Si les canaux arrière ont une fonction secondaire dans la plupart des mix 5.1, c’est que les mixeurs ont pris l’habitude de faire ressentir la profondeur de l’espace en misant avant tout sur les trois canaux avant. Le mixage entre ces pistes, nommé « LCR » pour « Left-Center-Right » (gauche-centre-droit), permet d’équilibrer l’image stéréophonique, dont les deux points de diffusion sont éloignés, au cinéma, en raison de la taille de l’écran. Effectivement, un spectateur situé au « centre parfait » de la salle – le fameux sweet spot – entend aussi bien l’enceinte droite que celle de gauche, mais il lui suffit de se déplacer vers l’un des côtés pour qu’il entende davantage l’enceinte située plus proche de lui, altérant ainsi le rendu stéréophonique. « Grâce à l’enceinte centrale, tout ce que l’on positionne au milieu au mixage restera au centre, quelle que soit la position du spectateur dans la salle ». Ce canal central assure en outre la bonne audibilité des dialogues, quelle que soit la position de la piste contenant les voix dans les canaux stéréo.

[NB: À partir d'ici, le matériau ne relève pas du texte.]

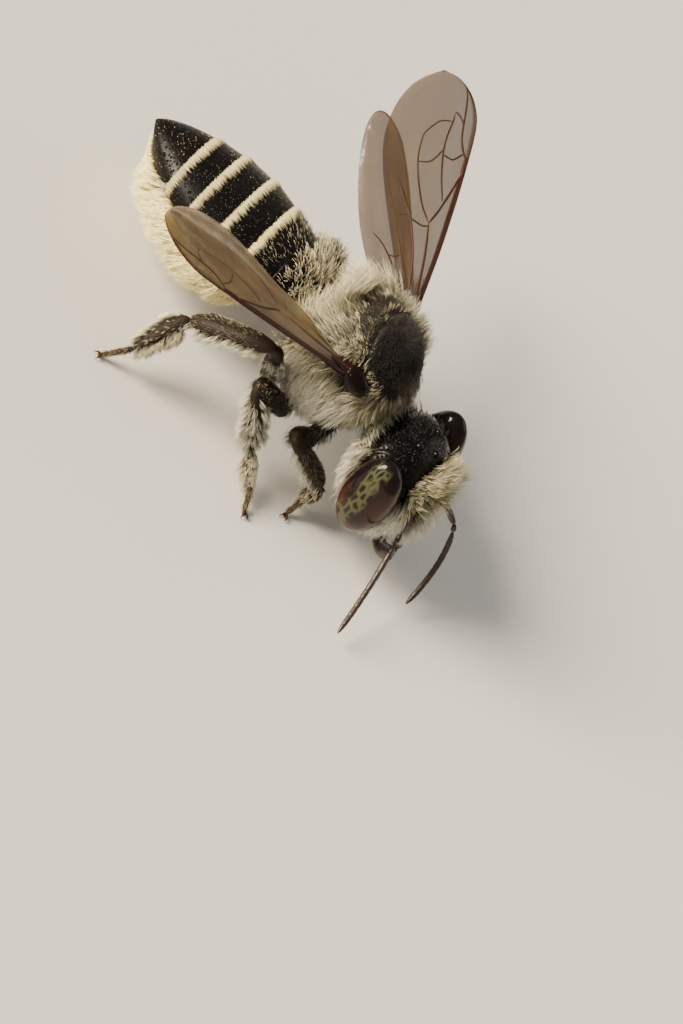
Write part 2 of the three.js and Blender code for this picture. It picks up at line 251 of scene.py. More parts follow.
# A quantity or direction that changes over a skin, or one that is the same all over it.
Field = Callable[[Spots], Array] | Array | float


def worked_out(quantity: Field, at: Spots) -> Array | float:
    """A field's values at some places."""
    return quantity(at) if callable(quantity) else quantity


def clouded(middle: float, swing: float, size: float, seed: int) -> Field:
    """A field that wanders about a middle value, in mottles of a size in millimetres."""
    return lambda at: middle + swing * mottle(at.points, size, seed)


def fanned(out: float, back: float, up: float) -> Field:
    """A direction back and up, and further out to the side the further from the middle."""
    return lambda at: stack(out * at.x, back, up)


def parted(out: float, back: float, up: float) -> Field:
    """A direction back, up and out to both sides from a parting in the middle."""
    return lambda at: stack(out * np.tanh(at.x * 4), back, up)


# ------------------------------------------------------------
# Meshes
@dataclass
class Shell:
    """A mesh before Blender has it: points in millimetres, arrays of faces, marks, unwrap."""

    points: Array
    faces: list[Array]
    marks: dict[str, Array] = field(default_factory=dict)
    flat: Array | None = None

    @property
    def triangles(self) -> int:
        """Number of triangles."""
        return sum(len(f) * (f.shape[1] - 2) for f in self.faces)

    def marked(self, **values: float) -> "Shell":
        """The same mesh with marks that are the same at every point."""
        marks = {key: np.full(len(self.points), value) for key, value in values.items()}
        return replace(self, marks={**self.marks, **marks})

    def outward(self) -> "Shell":
        """The same closed mesh, with its faces turned round if they point inwards."""
        fans = [f[:, [0, k, k + 1]] for f in self.faces for k in range(1, f.shape[1] - 1)]
        a, b, c = np.moveaxis(self.points[np.concatenate(fans)], 1, 0)
        if (a * np.cross(b, c)).sum() >= 0:
            return self
        return replace(self, faces=[f[:, ::-1] for f in self.faces])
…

D’ailleurs, lorsque le mixeur décide de suivre le déplacement d’un personnage par un panoramique sonore (c’est-à-dire le déplacement d’une piste audio vers un canal en particulier), il lui suffit de décaler légèrement cette piste vers l’un des côtés pour que l’illusion spatiale fonctionne : « Déplacer une voix ou un bruitage complètement vers un côté crée une impression très déstabilisante. En vérité, il suffit de déplacer la piste de 30% vers le canal correspondant pour que l’impression de mouvement fonctionne. » Il existe plusieurs autres solutions pour accompagner le déplacement d’un personnage : l’apparition ponctuelle de réverbérations bien spécifiques, des légères variations de volume selon sa distance avec la caméra…
Uniformiser toute la chaîne ?
Le relatif délaissement des canaux latéraux et arrière par les mixeurs résulte sûrement aussi de l’impossibilité, pour les salles, de garantir une véritable précision lors de leur diffusion, trop sensible aux variations d’équipement et de paramétrage des haut-parleurs. Ces dernières années, différents groupes d’exploitants ont toutefois multiplié le développement de salles « premium », qui proposent des conditions de projection particulières dont certaines confinent à l’attraction – Imax, mais aussi ICE, Screen X, 4DX, Dolby Cinema… Bien qu’elles proposent des expériences variées, ces salles accordent toujours une attention particulière au son et plus particulièrement à sa spatialisation. Seraient-elles ainsi les seules garantes d’une diffusion optimale du son spatialisé ? La technologie bien particulière que la plupart d’entre elles emploient, le Dolby Atmos, fait en tout cas le lien indispensable entre les deux étapes que sont le mixage et la diffusion en salles, en intégrant dès la première les paramètres techniques de la seconde. Lors du mixage en Dolby Atmos, qui permet de gérer jusqu’à soixante-quatre canaux indépendants, un paramètre vertical s’ajoute aux canaux traditionnels de la spatialisation grâce aux haut-parleurs fixés au plafond des salles : les mixeurs disposent ainsi des « objets » sonores dans la tridimensionnalité de la salle avec une précision inédite.
Modélisation d’un système de diffusion Dolby Atmos pour le cinéma, sur laquelle on distingue les trois rangées de haut-parleurs situés au plafond, garants de l’effet tridimensionnel. | © Dolby Professional
La standardisation des salles équipées en Dolby Atmos, dont le label recouvre tout autant le mixage que la projection, implique un positionnement rigoureux des enceintes, mais aussi de prendre en compte les tailles des salles ou encore de recourir à des matériaux spécifiques privilégiés pour leurs propriétés acoustiques. Cette labellisation de toute la chaîne sonore constituerait-elle la seule manière de garantir une juste restitution du son mixé en auditorium ? Il faudrait toutefois que cette technologie, très coûteuse et contraignante, se démocratise à la fois à l’échelle de la post-production (pour pouvoir être investie par des films à plus petit budget) et de la projection (pour concerner un plus grand nombre de salles de cinéma). La garantie d’une juste restitution de la finesse du mixage permettrait alors sans doute le déploiement généralisé d’un travail plus poussé de la spatialisation et la remise en perspective des habitudes, parfois standardisées, du mixage multicanal.